Identify all lines below that hold "imported" and collect them.

RECORD SET:
============
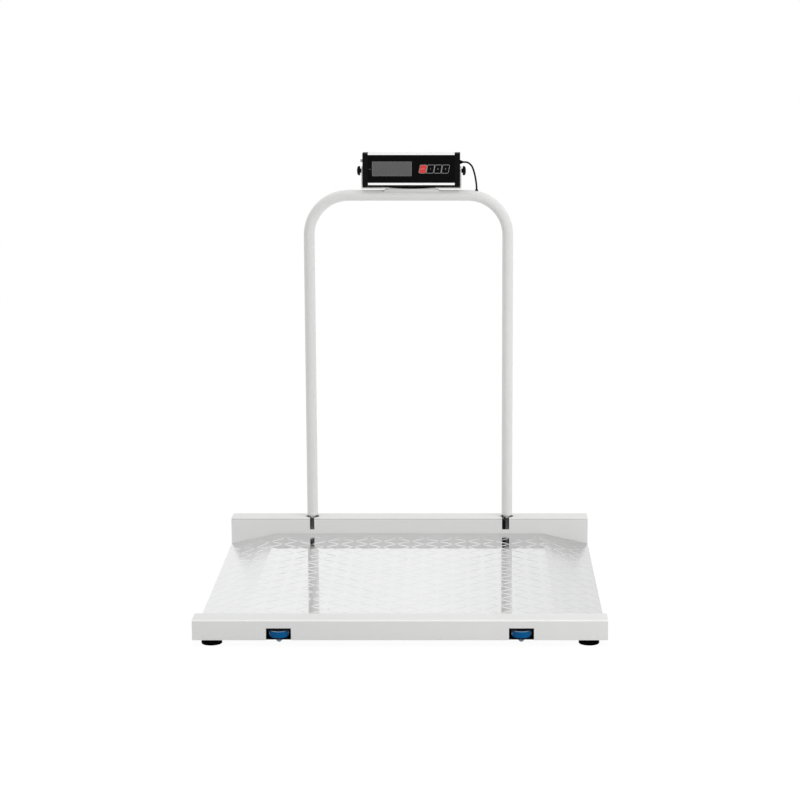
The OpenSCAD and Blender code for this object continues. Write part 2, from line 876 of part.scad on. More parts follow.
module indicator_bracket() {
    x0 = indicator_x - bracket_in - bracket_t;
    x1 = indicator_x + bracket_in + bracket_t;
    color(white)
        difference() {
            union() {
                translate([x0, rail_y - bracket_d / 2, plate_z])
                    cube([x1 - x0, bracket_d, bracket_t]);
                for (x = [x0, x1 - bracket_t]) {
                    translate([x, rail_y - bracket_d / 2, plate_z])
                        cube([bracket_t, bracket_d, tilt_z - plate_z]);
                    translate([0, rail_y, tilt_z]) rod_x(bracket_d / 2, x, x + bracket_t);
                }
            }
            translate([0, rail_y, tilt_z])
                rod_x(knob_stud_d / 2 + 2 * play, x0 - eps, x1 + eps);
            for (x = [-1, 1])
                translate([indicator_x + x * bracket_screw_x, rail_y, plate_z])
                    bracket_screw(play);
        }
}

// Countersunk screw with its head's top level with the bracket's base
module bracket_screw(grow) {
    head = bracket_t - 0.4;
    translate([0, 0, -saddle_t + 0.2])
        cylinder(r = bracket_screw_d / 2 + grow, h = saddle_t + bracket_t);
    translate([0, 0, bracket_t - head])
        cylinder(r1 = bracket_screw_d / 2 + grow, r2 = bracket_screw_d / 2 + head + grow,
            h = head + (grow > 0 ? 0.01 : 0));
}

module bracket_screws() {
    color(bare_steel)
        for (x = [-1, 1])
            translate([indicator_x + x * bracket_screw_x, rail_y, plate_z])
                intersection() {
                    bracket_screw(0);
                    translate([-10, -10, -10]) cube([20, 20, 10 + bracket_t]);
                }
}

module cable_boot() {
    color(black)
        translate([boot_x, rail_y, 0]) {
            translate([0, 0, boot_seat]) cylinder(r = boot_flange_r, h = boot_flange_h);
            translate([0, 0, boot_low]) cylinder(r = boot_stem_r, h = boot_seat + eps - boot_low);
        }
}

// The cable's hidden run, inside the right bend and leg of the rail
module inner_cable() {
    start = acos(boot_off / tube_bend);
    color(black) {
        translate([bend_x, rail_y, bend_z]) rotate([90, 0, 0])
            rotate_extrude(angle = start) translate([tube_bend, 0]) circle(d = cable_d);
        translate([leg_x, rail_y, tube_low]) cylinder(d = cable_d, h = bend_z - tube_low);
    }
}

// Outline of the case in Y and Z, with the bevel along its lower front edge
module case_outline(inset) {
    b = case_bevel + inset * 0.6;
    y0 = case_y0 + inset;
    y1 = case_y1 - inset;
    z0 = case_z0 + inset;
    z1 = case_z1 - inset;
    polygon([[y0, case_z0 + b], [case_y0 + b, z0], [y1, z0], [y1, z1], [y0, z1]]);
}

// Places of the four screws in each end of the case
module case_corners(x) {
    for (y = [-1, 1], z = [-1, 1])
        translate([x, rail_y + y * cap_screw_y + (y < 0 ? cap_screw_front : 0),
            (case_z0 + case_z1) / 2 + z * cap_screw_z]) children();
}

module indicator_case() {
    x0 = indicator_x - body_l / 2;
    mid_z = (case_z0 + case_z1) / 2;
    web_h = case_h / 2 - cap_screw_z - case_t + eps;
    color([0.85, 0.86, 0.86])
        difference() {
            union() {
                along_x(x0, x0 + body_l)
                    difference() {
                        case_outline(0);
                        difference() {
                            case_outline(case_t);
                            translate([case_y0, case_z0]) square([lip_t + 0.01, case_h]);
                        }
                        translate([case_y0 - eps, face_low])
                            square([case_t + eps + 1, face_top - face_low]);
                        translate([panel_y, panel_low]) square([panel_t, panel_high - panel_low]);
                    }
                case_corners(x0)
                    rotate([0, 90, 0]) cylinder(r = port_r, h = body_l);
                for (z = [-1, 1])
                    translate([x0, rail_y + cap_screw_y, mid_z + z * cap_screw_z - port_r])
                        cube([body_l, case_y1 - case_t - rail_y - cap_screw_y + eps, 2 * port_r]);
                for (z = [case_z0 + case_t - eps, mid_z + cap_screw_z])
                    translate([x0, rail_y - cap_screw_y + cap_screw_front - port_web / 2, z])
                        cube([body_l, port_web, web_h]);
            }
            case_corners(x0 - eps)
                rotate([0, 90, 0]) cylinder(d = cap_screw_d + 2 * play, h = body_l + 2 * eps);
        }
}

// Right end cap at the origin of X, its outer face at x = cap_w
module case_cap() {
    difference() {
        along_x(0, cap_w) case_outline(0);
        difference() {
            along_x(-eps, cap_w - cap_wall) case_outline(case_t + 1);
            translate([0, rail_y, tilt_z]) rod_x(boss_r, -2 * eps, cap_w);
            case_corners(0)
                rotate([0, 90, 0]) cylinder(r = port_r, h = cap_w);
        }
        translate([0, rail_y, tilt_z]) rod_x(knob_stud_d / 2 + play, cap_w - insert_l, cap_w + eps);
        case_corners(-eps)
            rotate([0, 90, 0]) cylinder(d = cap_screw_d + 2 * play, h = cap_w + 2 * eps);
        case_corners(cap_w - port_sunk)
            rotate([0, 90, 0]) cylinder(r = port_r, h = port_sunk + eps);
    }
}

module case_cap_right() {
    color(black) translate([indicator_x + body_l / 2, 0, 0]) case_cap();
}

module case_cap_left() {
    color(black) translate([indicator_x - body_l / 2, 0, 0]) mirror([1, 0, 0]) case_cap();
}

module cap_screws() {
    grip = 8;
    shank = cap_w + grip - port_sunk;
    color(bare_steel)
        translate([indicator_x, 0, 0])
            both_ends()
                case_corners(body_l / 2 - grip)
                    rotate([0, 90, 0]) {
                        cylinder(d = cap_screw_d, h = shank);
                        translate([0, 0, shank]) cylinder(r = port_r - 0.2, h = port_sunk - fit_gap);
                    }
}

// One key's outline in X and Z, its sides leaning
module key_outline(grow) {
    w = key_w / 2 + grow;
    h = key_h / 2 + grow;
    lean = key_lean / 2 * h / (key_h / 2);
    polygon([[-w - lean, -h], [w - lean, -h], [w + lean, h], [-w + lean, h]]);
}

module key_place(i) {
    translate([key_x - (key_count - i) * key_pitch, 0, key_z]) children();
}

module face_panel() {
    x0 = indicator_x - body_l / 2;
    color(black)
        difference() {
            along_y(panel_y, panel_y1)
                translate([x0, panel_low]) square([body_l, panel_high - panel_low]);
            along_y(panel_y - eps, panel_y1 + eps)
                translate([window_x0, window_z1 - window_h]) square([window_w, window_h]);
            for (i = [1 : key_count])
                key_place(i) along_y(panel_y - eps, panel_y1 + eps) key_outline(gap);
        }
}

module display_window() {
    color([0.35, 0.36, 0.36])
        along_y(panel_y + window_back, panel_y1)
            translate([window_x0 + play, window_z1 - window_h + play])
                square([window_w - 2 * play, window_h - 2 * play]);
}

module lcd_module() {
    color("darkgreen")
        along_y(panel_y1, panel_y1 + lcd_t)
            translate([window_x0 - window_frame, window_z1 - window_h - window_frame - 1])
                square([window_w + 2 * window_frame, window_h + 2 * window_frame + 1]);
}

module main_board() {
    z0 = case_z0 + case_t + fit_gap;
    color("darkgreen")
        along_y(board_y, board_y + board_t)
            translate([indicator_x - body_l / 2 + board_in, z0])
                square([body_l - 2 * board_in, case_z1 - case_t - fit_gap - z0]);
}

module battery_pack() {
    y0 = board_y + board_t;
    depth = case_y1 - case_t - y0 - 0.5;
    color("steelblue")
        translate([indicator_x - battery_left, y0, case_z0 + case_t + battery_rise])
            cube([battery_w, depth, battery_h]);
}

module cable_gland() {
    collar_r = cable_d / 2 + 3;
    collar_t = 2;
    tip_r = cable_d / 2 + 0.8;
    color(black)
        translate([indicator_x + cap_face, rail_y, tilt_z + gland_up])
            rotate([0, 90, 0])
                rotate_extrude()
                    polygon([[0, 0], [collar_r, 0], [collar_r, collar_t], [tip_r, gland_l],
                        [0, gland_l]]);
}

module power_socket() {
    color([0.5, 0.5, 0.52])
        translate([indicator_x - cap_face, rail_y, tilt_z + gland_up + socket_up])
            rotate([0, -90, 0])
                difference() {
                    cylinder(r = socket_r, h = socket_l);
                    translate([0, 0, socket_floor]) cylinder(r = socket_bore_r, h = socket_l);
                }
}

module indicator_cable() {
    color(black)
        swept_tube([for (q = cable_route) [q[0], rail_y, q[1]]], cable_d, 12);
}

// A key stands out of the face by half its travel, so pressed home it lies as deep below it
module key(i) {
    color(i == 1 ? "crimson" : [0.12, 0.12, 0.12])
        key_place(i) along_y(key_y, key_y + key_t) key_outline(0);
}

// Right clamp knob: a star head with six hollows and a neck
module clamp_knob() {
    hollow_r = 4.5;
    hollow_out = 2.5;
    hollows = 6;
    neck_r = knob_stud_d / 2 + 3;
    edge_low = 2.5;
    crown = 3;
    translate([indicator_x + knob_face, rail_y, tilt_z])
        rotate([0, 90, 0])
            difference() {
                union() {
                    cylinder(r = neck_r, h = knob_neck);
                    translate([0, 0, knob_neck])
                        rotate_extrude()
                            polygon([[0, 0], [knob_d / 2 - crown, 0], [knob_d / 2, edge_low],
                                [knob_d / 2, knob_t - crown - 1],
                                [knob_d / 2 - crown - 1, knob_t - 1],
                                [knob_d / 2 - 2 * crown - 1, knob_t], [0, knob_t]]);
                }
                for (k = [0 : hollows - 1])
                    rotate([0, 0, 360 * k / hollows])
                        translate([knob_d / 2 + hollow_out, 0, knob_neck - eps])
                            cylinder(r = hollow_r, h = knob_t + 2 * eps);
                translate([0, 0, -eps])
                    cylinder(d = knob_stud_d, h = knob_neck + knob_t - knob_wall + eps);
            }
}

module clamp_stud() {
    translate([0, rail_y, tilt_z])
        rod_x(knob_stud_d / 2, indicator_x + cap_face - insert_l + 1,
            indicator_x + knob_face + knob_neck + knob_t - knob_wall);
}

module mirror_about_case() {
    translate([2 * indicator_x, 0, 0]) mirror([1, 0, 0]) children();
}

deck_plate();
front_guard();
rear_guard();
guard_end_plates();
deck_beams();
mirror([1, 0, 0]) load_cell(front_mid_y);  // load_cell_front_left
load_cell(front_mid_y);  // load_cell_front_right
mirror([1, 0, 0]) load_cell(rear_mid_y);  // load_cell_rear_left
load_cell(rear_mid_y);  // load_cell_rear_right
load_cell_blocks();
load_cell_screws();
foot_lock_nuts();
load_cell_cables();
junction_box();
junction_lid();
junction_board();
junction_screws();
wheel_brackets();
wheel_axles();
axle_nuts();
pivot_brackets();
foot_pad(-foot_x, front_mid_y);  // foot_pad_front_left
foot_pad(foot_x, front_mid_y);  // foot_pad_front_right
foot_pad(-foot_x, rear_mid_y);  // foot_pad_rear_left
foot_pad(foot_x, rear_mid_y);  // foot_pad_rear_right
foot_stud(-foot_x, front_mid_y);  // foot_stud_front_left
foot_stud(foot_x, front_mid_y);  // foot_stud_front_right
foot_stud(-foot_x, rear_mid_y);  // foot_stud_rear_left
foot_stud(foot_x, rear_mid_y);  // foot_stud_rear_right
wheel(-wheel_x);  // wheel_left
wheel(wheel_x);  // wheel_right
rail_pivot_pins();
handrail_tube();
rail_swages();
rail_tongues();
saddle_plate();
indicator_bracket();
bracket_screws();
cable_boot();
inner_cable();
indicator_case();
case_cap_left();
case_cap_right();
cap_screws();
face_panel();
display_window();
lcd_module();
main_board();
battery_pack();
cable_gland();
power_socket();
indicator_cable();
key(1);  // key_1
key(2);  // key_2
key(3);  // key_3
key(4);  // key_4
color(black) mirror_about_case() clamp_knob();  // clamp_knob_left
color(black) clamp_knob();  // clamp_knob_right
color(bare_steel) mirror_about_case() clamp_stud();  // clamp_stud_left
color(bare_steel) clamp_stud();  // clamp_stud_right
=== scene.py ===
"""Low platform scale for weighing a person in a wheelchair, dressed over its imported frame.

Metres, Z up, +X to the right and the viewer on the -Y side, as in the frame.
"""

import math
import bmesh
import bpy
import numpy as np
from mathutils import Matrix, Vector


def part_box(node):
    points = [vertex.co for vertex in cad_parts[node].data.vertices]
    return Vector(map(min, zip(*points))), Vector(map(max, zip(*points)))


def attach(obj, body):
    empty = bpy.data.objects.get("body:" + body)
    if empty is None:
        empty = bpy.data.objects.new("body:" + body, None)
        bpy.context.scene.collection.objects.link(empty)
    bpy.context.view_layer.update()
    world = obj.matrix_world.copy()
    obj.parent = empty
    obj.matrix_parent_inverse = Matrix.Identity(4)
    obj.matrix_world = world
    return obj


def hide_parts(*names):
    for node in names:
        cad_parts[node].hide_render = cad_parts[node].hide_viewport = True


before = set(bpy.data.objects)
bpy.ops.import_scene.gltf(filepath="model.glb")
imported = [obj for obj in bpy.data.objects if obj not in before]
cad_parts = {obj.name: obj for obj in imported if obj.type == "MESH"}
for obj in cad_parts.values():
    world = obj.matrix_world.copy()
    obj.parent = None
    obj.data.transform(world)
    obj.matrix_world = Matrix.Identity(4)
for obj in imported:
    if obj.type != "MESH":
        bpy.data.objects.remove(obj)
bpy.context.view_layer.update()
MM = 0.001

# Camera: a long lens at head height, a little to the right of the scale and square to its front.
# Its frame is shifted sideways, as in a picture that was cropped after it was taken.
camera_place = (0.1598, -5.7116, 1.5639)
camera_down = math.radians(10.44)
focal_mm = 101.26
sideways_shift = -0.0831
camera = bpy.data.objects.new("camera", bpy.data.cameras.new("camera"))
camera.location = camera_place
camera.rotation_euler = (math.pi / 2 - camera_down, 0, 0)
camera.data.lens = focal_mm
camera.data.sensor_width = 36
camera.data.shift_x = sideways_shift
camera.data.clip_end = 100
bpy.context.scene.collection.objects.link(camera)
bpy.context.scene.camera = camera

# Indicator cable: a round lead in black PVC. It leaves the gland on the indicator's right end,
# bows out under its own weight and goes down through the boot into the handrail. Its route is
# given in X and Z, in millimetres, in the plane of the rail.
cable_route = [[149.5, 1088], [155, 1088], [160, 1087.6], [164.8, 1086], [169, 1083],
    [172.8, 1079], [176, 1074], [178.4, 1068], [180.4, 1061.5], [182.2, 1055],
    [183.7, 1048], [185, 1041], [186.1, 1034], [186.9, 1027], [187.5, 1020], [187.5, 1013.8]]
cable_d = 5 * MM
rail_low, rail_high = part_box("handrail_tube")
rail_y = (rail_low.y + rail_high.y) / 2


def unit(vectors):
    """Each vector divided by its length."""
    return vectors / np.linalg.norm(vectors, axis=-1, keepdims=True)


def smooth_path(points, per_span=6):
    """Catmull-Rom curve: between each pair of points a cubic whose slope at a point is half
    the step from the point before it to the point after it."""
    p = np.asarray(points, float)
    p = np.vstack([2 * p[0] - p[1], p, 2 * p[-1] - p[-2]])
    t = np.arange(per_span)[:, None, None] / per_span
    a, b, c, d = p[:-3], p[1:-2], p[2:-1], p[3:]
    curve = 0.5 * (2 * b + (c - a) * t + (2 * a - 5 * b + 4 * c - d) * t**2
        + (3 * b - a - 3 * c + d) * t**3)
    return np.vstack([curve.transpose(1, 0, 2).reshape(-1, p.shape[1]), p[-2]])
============
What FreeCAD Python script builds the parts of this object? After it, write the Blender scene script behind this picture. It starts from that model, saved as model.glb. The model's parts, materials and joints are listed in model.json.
============
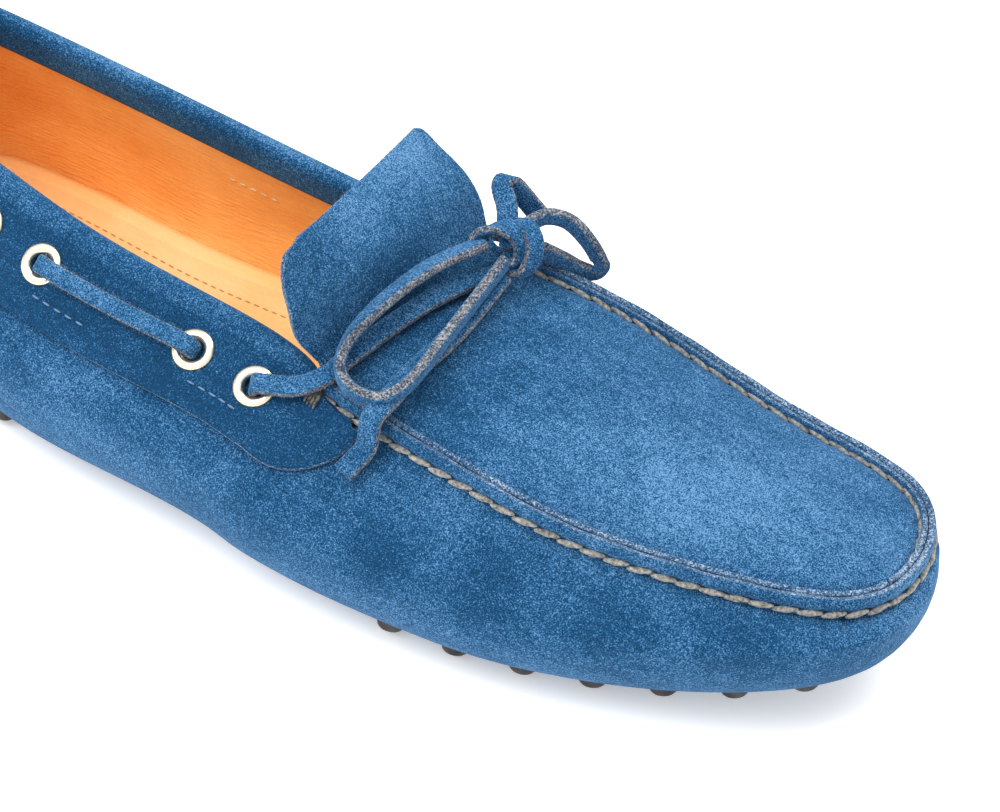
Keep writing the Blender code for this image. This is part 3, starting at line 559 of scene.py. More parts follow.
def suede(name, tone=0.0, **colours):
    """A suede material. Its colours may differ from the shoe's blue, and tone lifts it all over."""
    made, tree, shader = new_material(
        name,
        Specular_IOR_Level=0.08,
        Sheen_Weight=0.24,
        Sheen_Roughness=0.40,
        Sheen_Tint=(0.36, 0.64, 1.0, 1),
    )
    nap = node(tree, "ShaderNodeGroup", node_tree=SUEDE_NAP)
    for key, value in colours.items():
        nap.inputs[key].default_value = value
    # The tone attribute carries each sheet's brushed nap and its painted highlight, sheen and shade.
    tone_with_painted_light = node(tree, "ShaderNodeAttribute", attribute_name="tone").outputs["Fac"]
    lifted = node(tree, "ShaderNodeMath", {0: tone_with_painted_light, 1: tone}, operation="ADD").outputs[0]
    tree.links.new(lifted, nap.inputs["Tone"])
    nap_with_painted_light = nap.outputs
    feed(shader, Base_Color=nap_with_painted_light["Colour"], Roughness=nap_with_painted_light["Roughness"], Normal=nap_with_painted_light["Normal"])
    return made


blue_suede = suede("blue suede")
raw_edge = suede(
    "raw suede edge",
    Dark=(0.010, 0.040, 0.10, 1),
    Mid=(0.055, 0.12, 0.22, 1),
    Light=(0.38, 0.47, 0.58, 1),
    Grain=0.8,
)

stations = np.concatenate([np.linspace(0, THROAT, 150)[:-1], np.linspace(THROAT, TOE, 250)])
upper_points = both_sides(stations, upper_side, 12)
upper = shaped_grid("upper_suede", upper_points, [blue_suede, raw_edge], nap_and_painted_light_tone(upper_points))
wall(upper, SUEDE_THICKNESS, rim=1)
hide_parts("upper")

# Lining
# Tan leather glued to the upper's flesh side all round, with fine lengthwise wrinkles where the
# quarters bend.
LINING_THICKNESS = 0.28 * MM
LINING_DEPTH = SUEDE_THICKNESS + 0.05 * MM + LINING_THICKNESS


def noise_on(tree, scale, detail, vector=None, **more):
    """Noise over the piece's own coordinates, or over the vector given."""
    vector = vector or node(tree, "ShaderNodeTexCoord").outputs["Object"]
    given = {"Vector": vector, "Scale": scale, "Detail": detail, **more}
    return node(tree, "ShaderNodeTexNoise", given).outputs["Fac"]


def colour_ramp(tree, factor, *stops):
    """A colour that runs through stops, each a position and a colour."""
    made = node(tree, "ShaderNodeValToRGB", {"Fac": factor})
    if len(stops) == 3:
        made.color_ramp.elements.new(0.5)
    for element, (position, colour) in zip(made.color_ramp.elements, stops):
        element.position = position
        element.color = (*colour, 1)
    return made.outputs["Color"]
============
ANSWER TO THE PROBLEM:
"""Low platform scale for weighing a person in a wheelchair, dressed over its imported frame.
imported = [obj for obj in bpy.data.objects if obj not in before]
cad_parts = {obj.name: obj for obj in imported if obj.type == "MESH"}
for obj in imported:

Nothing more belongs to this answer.